Who to invite? How about a lot of children, various sizes and ages, all with shiny and eager faces, waiting for the parade to begin. Sit them on the curbs so they can dash out into the street and grab the candy that will be tossed to them. And a lot of elderly women with lawn chairs and big, floppy hats for shade. Don’t leave out the gentlemen, with their lawn chairs, too, holding flags and water bottles. Waiting. Lots of tourists from far away, and nearby towns, and some local dignitaries, and the scouts, and the youth band, and the veterans of foreign wars in uniform, and a men’s choral group singing “It’s a Grand Old Flag.”

Celebrate with candy, and motor bikers, and beribboned costumes, and endless fire engines from all the local towns decorated with flags, honking and tooting loudly. Make sure the army jeeps and the veteran bands come and little dogs have to run about freely.

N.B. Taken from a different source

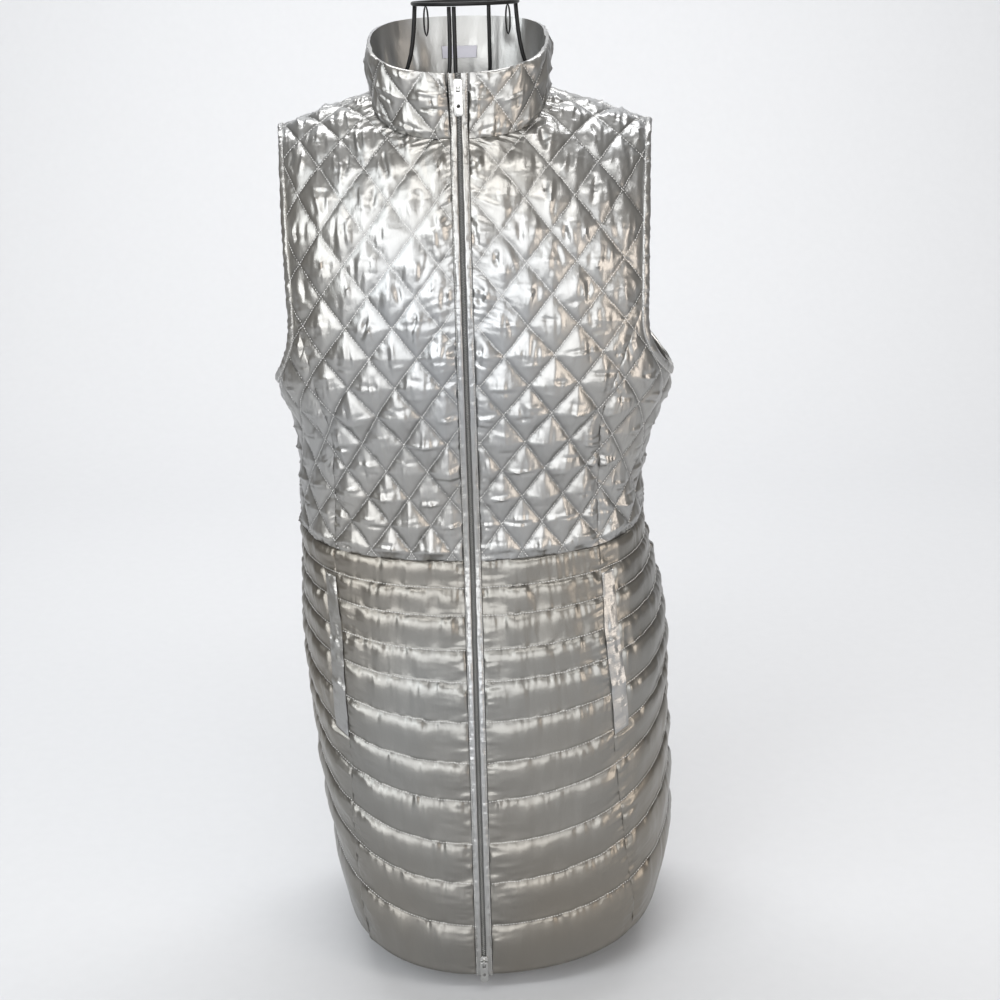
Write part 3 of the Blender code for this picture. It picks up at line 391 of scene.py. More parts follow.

Rise up for the national anthem when the band stops to play it. Sing off key, but sing along. Pause for a moment of silence to remember the fallen who served our country, and shout happily when the bagpipe band comes by.

Such a party…in this little town in Vermont, and in almost countless towns across America. Multigenerational, multicultural, multiracial, and all Americans. Sentimental, noisy, crowded and joyous…we wouldn’t have it any other way! May we always be able to have it this way. God bless our AMERICA!